Exhausting new years eve from hell doesn't even help, much.

At some point, VORF has to approximate zero, or actually go negative, compared to VONHTFSTAD.
   46. Sleepy's not going to blame himself Posted: January 18, 2012 at 03:49 AM (#4039150)
   47. ray james Posted: January 18, 2012 at 07:24 AM (#4039168)
I mean, even assuming you could, why would you?


To prove what a horse's ass you are?
   48. Something Other Posted: January 18, 2012 at 03:34 PM (#4039611)
@46--go ahead, let's hear it! :)

@45--"Not Having To F@@@ Several Times A Day"?

@47--Yup. Reminds me of a Twilight Zone episode where this gambler dies, wakes up in Las Vegas, maybe, with a woman on each arm and can't lose at any game of chance. At first he thinks he's in heaven, but he literally CAN'T lose, and eventually realizes he's in hell.
   49. The Long Arm of Rudy Law Posted: January 18, 2012 at 04:00 PM (#4039632)
Here's a picture of Barfield injecting his guinea pig.

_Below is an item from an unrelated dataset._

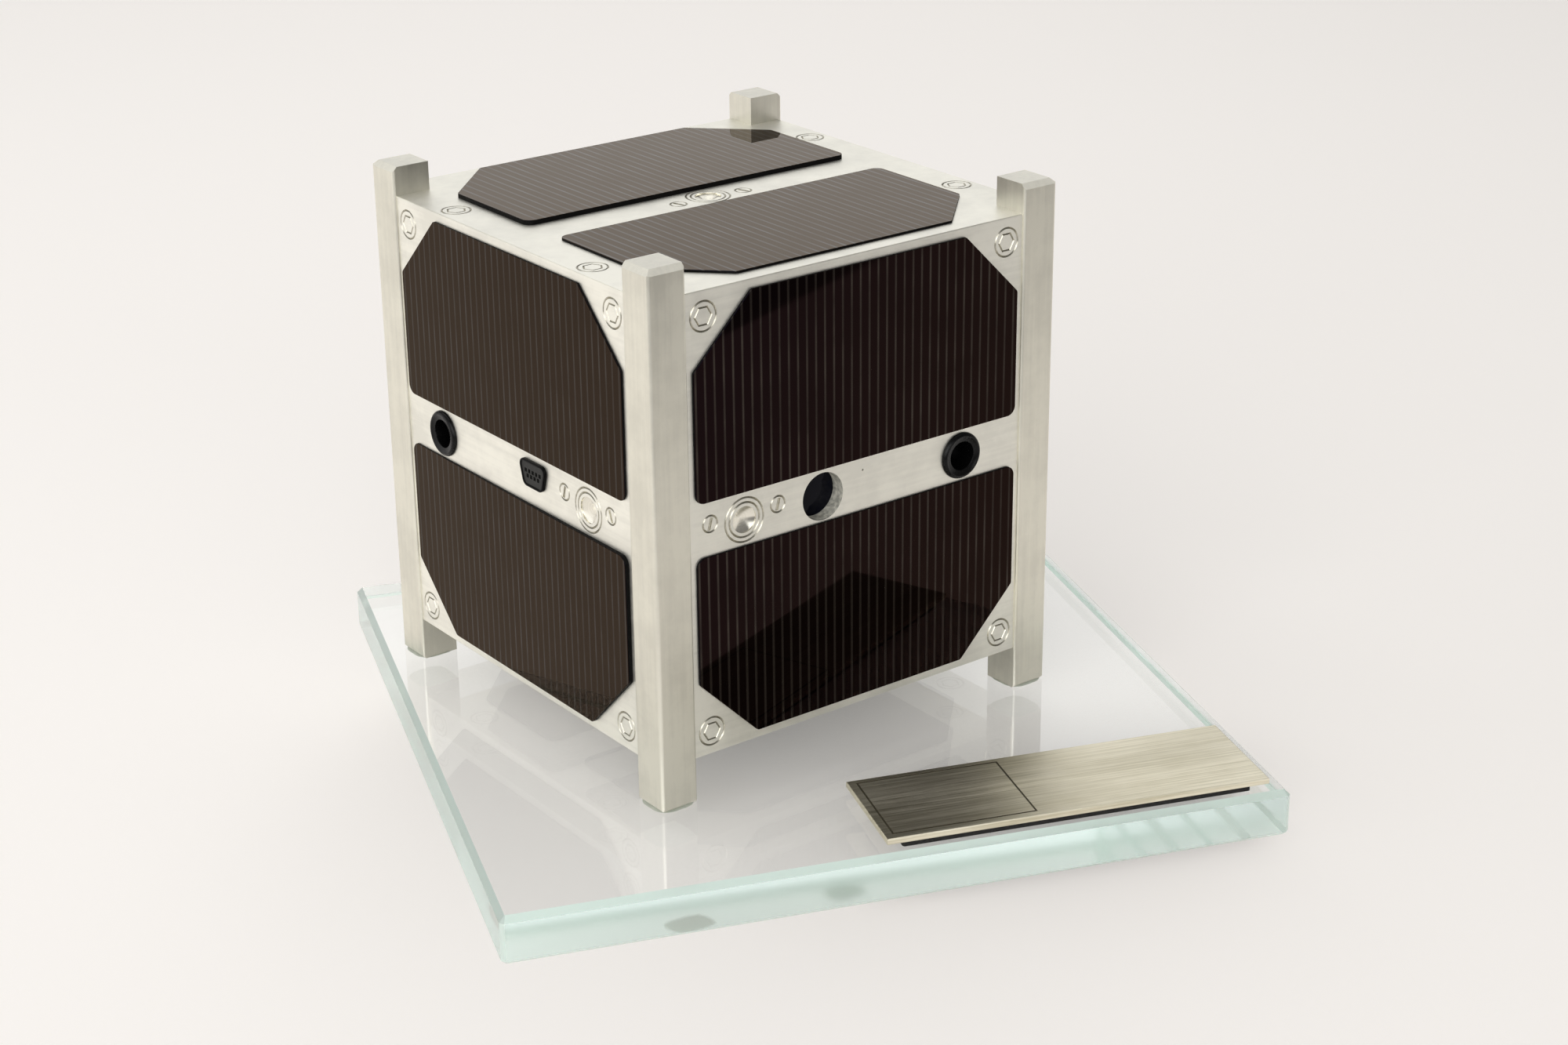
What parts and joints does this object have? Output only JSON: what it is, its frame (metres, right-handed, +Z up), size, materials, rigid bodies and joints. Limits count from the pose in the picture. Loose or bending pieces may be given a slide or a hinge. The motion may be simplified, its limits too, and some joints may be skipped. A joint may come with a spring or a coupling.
{
  "type": "cube satellite display model",
  "caption": "Full-size display model of a one-unit cube satellite with square rails and dark ribbed solar cells, standing turned on a square glass base with a blank name plate.",
  "frame": {"origin": "Centre of the glass base's underside", "axes": "+Z up, +X along the base's front edge, +Y from its front edge to its back edge; the name plate lies along the front edge, and the satellite stands turned 20 degrees about +Z"},
  "size_m": [0.16, 0.16, 0.121],
  "materials": {
    "rail_metal": "satin",
    "panel_metal": "satin",
    "cell_face": "glossy",
    "base_glass": "polished",
    "plate_metal": "brushed",
    "foam": "matte",
    "socket_black": "glossy",
    "lens_glass": "glossy",
    "connector_black": "satin",
    "connector_grey": "satin"
  },
  "bodies": {
    "root": {"base_glass": "base_glass", "name_plate": "plate_metal", "plate_pad": "foam", "rail_front_left": "rail_metal", "rail_front_right": "rail_metal", "rail_back_left": "rail_metal", "rail_back_right": "rail_metal", "panel_front": "panel_metal", "panel_left": "panel_metal", "panel_back": "panel_metal", "panel_right": "panel_metal", "panel_top": "panel_metal", "panel_bottom": "panel_metal", "cell_front_upper": "cell_face", "cell_front_lower": "cell_face", "cell_left_upper": "cell_face", "cell_left_lower": "cell_face", "cell_back_upper": "cell_face", "cell_back_lower": "cell_face", "cell_right_upper": "cell_face", "cell_right_lower": "cell_face", "cell_top_back": "cell_face", "cell_top_front": "cell_face", "cell_bottom_front": "cell_face", "cell_bottom_back": "cell_face", "socket_front": "socket_black", "socket_left": "socket_black", "camera_glass": "lens_glass", "connector_shell": "connector_black", "connector_insert": "connector_grey"}
  },
  "joints": []
}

The other guy in the picture had about ten outfield assists per year before then, and 15 the year the picture was taken. He then had three of them over the last 15 years of his career.
   50. Fred Lynn Nolan Ryan Sweeney Agonistes Posted: January 18, 2012 at 04:01 PM (#4039634)
Yep.
Consider any guy you can come up with who could pretty much #### whenever they wanted to - rock stars, politicians, whatever - and then think: is this person happy?
Was Elvis happy? Wilt? Is Kobe a happy guy?
I always remember Paul Stanley's desperate need to be seen as "guy surrounded by hot women" in the Decline of Western Civilization movie. Jeez, man... okay, already.
   51. Rally Posted: January 18, 2012 at 04:04 PM (#4039639)
That's probably more women than have been bedded by the entire BTF community!


Wilt's got me by many thousands in shot attempts, but when it comes to actual scoring I've got him beat 2-0.

To the best of my knowledge no kids of Wilt have ever come forward. When I was in high school though I did wonder if Wes Chamberlain could be one. He was born in Chicago in April 1966. I wonder where Wilt was around July of 1965.